Changing To A New Food
As we talk to people about Native® performance dog food, one question we are often asked is how to safely switch your dog to a new food. The answer is particularly important due to the nature of a high performance food. Performance foods are very nutrient dense since they don’t contain “filler” type ingredients like corn, wheat, soy and by-products. They are formulated to enhance the performance of a very active dog, but they leave a smaller margin for error with regard to feeding quantity. The following are a few important points to keep in mind when considering a switch to a performance food.

Change Should Be Gradual
Because dogs are consistently fed the same diet, it can be hard on their digestive system to change foods too suddenly. When you make a change to your dog’s diet, you should do it gradually by mixing progressively smaller quantities of the current food with larger quantities of the new food. We generally recommend a schedule like the following:

  •  Days 1-3: Mix 20% of the new food with 80% of the old food
  •  Days 4-6: Mix 40% of the new food with 60% of the old food
  •  Days 7-9: Mix 60% of the new food with 40% of the old food
  •  Days 10-12: Mix 80% of the new food with 20% of the old food
  •  Day 13: Feed 100% of the new food

This type of schedule should allow your dog to adjust to the new diet without indigestion.
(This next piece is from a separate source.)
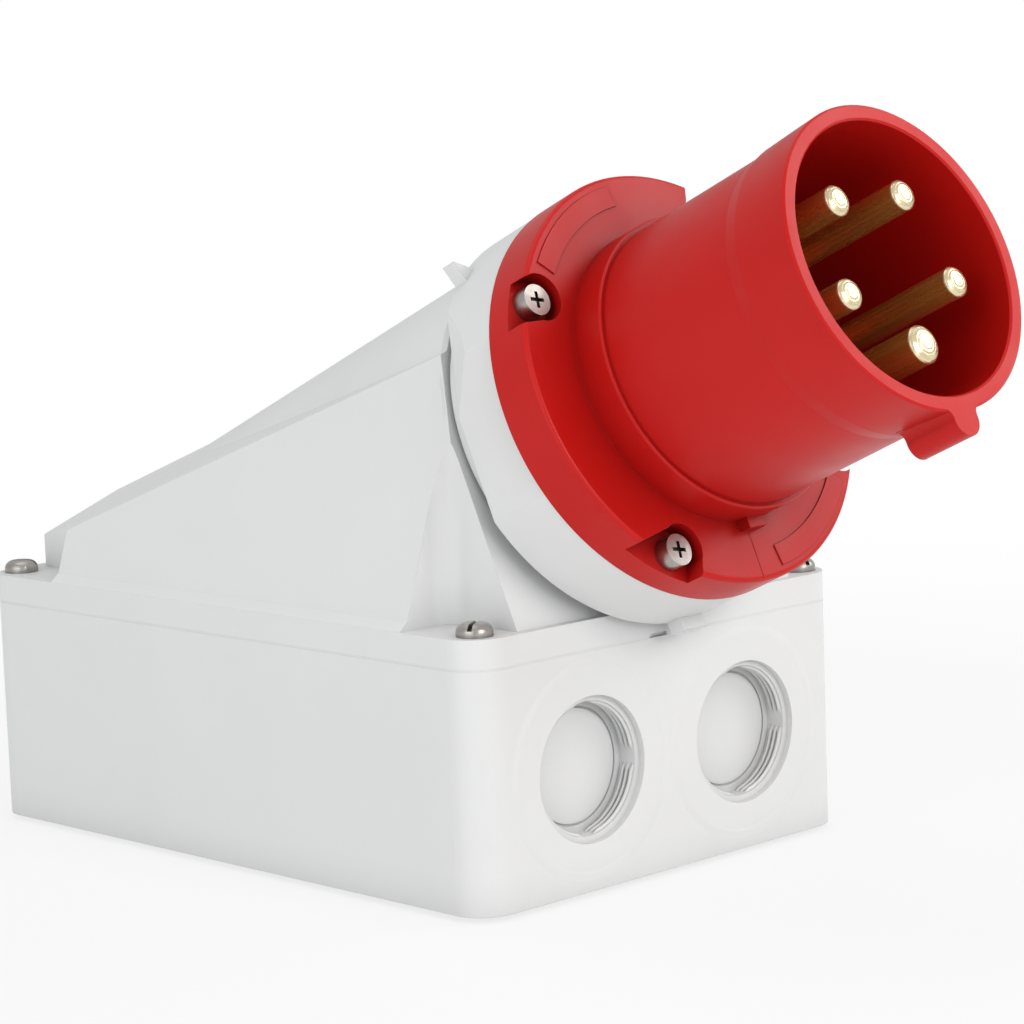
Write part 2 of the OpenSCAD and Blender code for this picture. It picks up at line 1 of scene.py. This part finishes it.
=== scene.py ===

Keep in mind that you’ll need to have six days worth of the old food on hand to get you through the transition.

Don’t Overfeed
Many dogs have large appetites and will eat all you feed them so you need to be careful not to overfeed. Obesity, particularly at a young age, can cause serious health issues later in life. We recommend a performance food because your dog will be healthier and perform better, but they do have higher calories so you’ll want to limit feed. While all foods have feeding guidelines on the package, these are really just a starting point. The best way to determine how much food your dog needs is to keep a close eye on body condition. If he looks too thin, feed him a little more. If he looks like he is carrying too much weight, scale him back a little bit at a time. He may act hungry but his body condition will tell you different.

Wait For The Payoff
One final thing to keep in mind is that it usually takes 4-8 weeks to see the full benefit of a new food. Normal signs of improvement like smaller, firmer stools should happen pretty quickly but improvements in skin, coat and endurance take a little longer. You’ll want to give your new food at least a couple months before you evaluate the full effects. A bird dog with more energy and endurance means better hunting and more birds so the end result definitely makes a change worthwhile.